From the entries that follow, reproduce exactly and only the lines from the line with "build_tub(ROOT)" to the line with "obj.matrix_parent_inverse = Matrix.Identity(4)", endpoints included.

### Dataset records

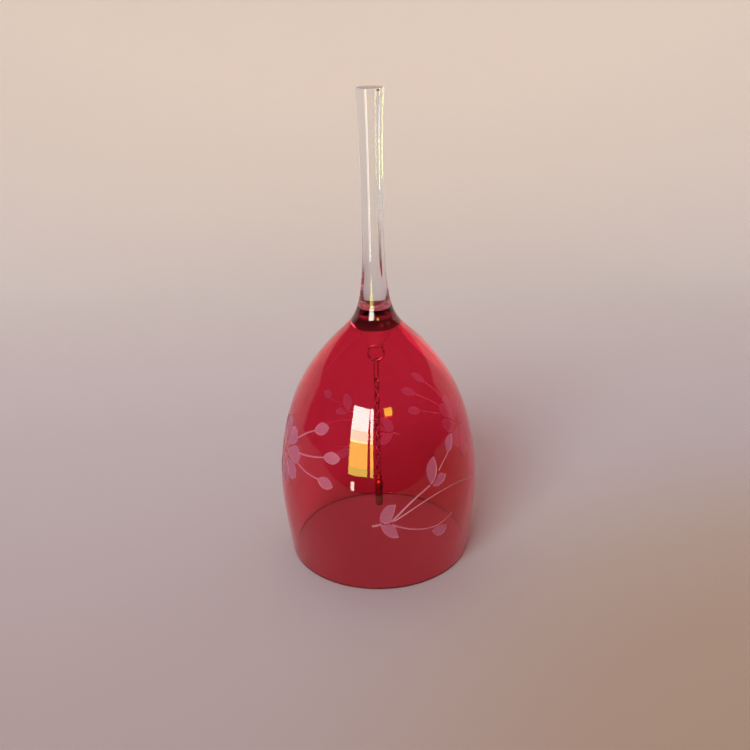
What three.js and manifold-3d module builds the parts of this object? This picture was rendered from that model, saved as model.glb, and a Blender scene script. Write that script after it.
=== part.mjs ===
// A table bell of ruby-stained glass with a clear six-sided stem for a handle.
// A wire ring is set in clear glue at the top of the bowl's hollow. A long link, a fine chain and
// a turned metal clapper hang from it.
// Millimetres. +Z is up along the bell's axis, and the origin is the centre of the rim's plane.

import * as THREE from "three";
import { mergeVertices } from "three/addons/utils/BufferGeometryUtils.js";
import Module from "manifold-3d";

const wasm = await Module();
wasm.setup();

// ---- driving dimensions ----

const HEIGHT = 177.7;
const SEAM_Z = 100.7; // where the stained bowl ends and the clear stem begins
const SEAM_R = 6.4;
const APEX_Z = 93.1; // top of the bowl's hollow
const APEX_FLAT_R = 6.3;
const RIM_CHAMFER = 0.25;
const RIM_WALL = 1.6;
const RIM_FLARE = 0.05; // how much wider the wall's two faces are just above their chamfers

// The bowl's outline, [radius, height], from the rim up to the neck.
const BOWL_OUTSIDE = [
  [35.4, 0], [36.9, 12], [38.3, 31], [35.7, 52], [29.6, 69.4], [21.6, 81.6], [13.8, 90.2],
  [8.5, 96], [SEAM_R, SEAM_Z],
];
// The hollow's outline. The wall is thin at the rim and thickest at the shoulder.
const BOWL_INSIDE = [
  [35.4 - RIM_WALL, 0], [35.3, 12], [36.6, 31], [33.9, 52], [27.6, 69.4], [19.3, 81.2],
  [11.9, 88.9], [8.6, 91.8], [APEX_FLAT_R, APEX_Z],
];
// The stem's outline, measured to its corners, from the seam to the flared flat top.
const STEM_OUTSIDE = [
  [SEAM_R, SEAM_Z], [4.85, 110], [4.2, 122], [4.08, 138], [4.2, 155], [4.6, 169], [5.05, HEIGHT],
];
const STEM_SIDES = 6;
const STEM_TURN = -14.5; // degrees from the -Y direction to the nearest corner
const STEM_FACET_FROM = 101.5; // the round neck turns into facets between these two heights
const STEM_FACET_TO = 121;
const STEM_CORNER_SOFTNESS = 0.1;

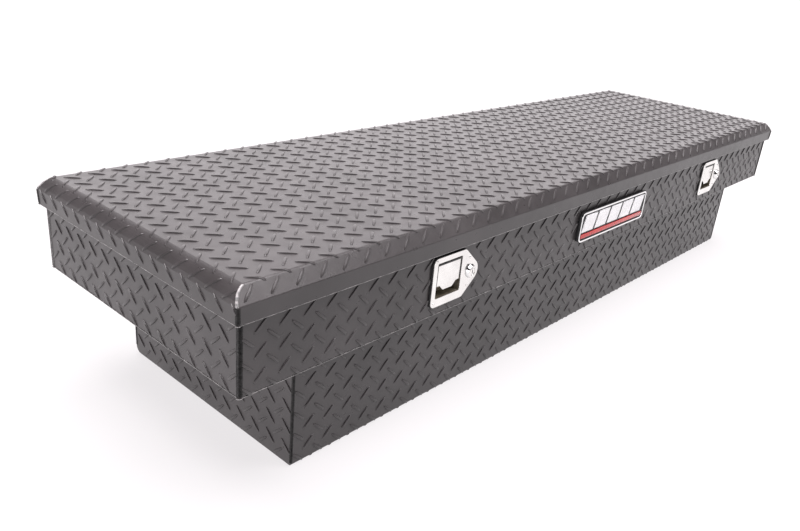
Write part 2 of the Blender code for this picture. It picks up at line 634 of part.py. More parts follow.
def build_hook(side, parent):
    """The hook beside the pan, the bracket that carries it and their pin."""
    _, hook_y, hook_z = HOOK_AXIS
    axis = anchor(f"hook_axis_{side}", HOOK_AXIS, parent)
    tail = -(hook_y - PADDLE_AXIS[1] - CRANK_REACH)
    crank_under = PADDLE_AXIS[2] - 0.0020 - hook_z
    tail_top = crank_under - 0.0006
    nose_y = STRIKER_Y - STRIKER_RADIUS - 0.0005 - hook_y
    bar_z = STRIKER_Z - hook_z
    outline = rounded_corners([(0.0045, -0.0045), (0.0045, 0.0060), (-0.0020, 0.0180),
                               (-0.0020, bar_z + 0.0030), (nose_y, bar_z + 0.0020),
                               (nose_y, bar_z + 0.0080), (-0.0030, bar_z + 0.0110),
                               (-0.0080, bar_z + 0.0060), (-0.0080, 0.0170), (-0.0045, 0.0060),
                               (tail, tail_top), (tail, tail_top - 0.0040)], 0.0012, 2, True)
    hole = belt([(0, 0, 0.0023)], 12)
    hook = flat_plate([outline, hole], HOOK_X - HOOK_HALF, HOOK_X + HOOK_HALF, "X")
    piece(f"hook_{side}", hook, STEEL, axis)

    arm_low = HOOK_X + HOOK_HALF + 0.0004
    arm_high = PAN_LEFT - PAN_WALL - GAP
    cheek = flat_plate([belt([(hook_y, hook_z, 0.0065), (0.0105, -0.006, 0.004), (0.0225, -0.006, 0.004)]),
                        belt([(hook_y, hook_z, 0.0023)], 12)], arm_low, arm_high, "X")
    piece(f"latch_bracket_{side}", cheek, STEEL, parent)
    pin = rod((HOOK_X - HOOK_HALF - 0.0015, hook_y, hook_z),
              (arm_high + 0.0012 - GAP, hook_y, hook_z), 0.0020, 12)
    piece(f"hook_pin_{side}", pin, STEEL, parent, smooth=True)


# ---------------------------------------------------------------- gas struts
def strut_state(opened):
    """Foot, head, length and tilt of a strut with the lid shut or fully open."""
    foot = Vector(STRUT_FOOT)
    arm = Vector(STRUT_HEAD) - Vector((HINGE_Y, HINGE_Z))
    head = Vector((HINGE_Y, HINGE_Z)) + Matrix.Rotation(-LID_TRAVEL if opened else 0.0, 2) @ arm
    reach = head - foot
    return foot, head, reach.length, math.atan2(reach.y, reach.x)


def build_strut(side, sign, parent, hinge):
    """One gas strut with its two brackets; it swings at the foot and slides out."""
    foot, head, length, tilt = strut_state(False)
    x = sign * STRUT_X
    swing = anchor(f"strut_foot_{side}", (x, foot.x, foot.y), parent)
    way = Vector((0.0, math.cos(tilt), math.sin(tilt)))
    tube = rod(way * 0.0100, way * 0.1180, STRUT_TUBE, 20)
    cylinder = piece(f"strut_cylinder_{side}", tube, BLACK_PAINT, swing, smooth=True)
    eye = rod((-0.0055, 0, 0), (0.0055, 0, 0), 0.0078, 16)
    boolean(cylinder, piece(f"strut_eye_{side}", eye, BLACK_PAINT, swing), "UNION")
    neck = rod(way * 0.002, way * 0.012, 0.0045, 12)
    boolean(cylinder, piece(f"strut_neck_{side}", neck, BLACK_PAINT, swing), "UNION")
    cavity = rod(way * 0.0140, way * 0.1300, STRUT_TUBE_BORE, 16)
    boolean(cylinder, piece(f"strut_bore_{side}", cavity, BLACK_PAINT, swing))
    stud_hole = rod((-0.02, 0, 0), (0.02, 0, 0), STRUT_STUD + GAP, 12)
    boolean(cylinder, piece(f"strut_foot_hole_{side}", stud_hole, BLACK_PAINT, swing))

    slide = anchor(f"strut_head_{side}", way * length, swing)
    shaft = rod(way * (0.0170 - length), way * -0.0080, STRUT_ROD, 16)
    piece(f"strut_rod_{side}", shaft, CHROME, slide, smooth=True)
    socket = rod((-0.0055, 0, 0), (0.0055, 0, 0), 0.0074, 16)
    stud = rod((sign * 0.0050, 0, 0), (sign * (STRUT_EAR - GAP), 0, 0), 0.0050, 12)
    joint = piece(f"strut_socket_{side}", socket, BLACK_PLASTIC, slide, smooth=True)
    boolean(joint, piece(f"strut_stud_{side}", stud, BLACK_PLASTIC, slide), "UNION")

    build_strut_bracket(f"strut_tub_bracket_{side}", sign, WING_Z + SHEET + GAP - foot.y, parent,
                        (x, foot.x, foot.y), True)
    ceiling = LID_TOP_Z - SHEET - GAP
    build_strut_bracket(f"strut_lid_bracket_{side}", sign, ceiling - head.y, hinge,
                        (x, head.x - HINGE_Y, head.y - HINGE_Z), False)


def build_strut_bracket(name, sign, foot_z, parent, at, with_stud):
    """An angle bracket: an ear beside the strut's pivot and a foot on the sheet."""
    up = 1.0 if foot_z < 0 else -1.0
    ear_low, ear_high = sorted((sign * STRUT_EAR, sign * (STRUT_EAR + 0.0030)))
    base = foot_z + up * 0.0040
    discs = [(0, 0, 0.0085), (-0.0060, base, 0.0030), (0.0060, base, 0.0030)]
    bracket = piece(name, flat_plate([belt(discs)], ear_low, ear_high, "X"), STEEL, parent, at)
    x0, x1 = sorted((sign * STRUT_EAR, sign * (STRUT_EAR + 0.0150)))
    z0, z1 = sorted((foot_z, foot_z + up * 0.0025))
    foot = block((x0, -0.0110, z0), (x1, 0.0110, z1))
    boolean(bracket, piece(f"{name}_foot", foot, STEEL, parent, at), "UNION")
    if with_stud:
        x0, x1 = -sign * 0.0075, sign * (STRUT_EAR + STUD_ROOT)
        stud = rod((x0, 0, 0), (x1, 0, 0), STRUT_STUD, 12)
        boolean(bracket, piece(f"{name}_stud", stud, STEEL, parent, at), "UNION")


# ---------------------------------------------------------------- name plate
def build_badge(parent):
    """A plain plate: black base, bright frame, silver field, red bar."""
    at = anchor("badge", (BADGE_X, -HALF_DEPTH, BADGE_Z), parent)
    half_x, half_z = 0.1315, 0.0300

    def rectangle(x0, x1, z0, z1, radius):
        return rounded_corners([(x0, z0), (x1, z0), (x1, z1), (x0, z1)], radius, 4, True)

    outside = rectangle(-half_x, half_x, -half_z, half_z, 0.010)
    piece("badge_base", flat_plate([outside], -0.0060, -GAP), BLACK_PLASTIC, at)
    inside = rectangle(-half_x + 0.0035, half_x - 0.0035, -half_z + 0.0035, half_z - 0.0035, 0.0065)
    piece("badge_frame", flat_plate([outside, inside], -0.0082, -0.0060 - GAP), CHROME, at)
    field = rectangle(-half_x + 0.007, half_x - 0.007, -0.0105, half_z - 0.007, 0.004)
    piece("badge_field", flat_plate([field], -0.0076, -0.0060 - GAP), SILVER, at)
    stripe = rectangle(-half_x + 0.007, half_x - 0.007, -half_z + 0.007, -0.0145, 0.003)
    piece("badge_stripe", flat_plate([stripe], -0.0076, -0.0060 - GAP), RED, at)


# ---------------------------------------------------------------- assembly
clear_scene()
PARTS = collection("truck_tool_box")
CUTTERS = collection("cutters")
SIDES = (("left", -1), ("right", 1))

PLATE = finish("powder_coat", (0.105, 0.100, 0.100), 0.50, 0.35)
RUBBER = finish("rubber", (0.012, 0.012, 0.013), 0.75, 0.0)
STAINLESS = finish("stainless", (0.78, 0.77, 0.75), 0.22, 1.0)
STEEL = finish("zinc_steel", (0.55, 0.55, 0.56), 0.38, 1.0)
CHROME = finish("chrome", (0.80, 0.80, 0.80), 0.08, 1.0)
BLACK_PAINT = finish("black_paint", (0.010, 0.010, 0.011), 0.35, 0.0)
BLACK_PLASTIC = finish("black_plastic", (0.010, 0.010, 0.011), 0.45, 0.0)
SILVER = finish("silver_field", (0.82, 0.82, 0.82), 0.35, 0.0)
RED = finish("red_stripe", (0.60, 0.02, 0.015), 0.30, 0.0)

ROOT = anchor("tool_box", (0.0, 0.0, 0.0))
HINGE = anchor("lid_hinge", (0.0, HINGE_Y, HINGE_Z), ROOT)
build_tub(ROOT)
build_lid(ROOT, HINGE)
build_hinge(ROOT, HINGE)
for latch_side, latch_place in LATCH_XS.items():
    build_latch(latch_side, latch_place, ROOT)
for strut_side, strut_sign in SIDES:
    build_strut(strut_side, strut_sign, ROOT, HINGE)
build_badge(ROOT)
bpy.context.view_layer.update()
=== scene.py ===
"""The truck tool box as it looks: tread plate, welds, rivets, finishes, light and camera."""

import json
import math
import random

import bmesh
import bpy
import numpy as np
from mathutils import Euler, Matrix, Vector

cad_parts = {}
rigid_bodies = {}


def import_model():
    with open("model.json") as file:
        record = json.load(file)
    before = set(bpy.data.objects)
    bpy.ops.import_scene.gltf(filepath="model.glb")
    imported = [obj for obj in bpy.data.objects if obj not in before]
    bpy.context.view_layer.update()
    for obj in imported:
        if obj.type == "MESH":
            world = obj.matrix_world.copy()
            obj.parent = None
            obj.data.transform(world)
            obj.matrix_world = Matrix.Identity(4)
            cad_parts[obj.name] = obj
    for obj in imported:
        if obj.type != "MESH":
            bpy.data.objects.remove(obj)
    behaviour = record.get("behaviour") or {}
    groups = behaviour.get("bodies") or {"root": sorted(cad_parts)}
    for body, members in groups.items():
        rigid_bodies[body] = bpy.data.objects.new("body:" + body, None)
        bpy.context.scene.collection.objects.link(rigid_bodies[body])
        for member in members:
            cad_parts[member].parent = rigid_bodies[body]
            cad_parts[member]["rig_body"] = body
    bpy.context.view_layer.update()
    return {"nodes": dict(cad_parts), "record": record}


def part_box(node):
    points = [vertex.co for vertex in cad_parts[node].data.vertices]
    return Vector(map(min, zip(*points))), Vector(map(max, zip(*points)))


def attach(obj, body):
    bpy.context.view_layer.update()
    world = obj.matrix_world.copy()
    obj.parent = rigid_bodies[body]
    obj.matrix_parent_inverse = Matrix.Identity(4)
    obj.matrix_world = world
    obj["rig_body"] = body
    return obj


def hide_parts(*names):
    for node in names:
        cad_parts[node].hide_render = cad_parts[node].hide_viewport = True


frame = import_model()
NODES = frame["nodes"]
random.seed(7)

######

Task response>
build_tub(ROOT)
build_lid(ROOT, HINGE)
build_hinge(ROOT, HINGE)
for latch_side, latch_place in LATCH_XS.items():
    build_latch(latch_side, latch_place, ROOT)
for strut_side, strut_sign in SIDES:
    build_strut(strut_side, strut_sign, ROOT, HINGE)
build_badge(ROOT)
bpy.context.view_layer.update()
=== scene.py ===
"""The truck tool box as it looks: tread plate, welds, rivets, finishes, light and camera."""

import json
import math
import random

import bmesh
import bpy
import numpy as np
from mathutils import Euler, Matrix, Vector

cad_parts = {}
rigid_bodies = {}


def import_model():
    with open("model.json") as file:
        record = json.load(file)
    before = set(bpy.data.objects)
    bpy.ops.import_scene.gltf(filepath="model.glb")
    imported = [obj for obj in bpy.data.objects if obj not in before]
    bpy.context.view_layer.update()
    for obj in imported:
        if obj.type == "MESH":
            world = obj.matrix_world.copy()
            obj.parent = None
            obj.data.transform(world)
            obj.matrix_world = Matrix.Identity(4)
            cad_parts[obj.name] = obj
    for obj in imported:
        if obj.type != "MESH":
            bpy.data.objects.remove(obj)
    behaviour = record.get("behaviour") or {}
    groups = behaviour.get("bodies") or {"root": sorted(cad_parts)}
    for body, members in groups.items():
        rigid_bodies[body] = bpy.data.objects.new("body:" + body, None)
        bpy.context.scene.collection.objects.link(rigid_bodies[body])
        for member in members:
            cad_parts[member].parent = rigid_bodies[body]
            cad_parts[member]["rig_body"] = body
    bpy.context.view_layer.update()
    return {"nodes": dict(cad_parts), "record": record}


def part_box(node):
    points = [vertex.co for vertex in cad_parts[node].data.vertices]
    return Vector(map(min, zip(*points))), Vector(map(max, zip(*points)))


def attach(obj, body):
    bpy.context.view_layer.update()
    world = obj.matrix_world.copy()
    obj.parent = rigid_bodies[body]
    obj.matrix_parent_inverse = Matrix.Identity(4)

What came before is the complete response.